Последние два года у меня появилась привычка воровать обрывки веревок, куски угля и другие вещи, но мои родители не знают об этом. Меня еще ни разу не судили ни за какое преступление.
У меня есть цель уйти в плавание по морю, как мои братья, как только я найду капитана, который возьмет меня на борт своего корабля. Мне это больше по душе, чем работать грузчиком угля на реке».
Скупщики краденого
Когда мы бросаем взгляд на количество обычных воров, рыскающих по столице, — тысячи людей изо дня в день живут попрошайничеством, проституцией и преступлениями, — мы, естественно, предполагаем обнаружить разветвленную сеть для сбыта украденных вещей. Этих скупщиков можно найти в различных слоях общества, начиная от содержателя жалких ночлежек и тряпичных лавок на Петтикоут-Лейн, Розмари-Лейн и в Спитлфилдзе на востоке столицы, а также на Дадли-стрит и Друри-Лейн в Вест-Энде и кончая владельцами ломбардов в Чипсайде, на Стрэнде и Флит-стрит и состоятельными евреями из Хаундсдитча и его окрестностей, чьи сундуки, как говорят, ломятся от золота.
Лавки старьевщиков
Мы идем вдоль Дадли-стрит неподалеку от Севн-Дайалз — это Петтикоут-Лейн Вест-Энда, — когда нашим взорам предстает любопытная сцена. Там мы находим не поселение евреев, как в Ист-Энде, а поселение ирландских лавочников, среди которых можно встретить нескольких кокни и евреев. Дадли-стрит — это известный центр торговли старой мужской и женской одеждой и поношенной обувью.

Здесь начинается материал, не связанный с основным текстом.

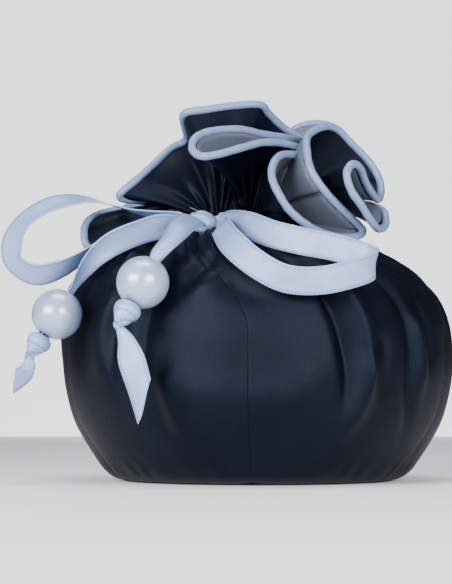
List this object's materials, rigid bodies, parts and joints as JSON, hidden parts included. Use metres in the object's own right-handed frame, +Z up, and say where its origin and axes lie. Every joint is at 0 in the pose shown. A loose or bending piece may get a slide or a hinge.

Мы проходим мимо нескольких магазинов без вывесок — кстати, это характерная особенность необычной улочки. Здесь на полках под окном выставлены обычно сильно поношенные башмаки и туфли, или же они стоят аккуратными рядами на тротуаре перед магазином. Мы видим, как средних лет или пожилой ирландец в кожаном фартуке или молодая ирландка чистят обувь у дверей лавки, приглашая покупателей зайти в их магазин.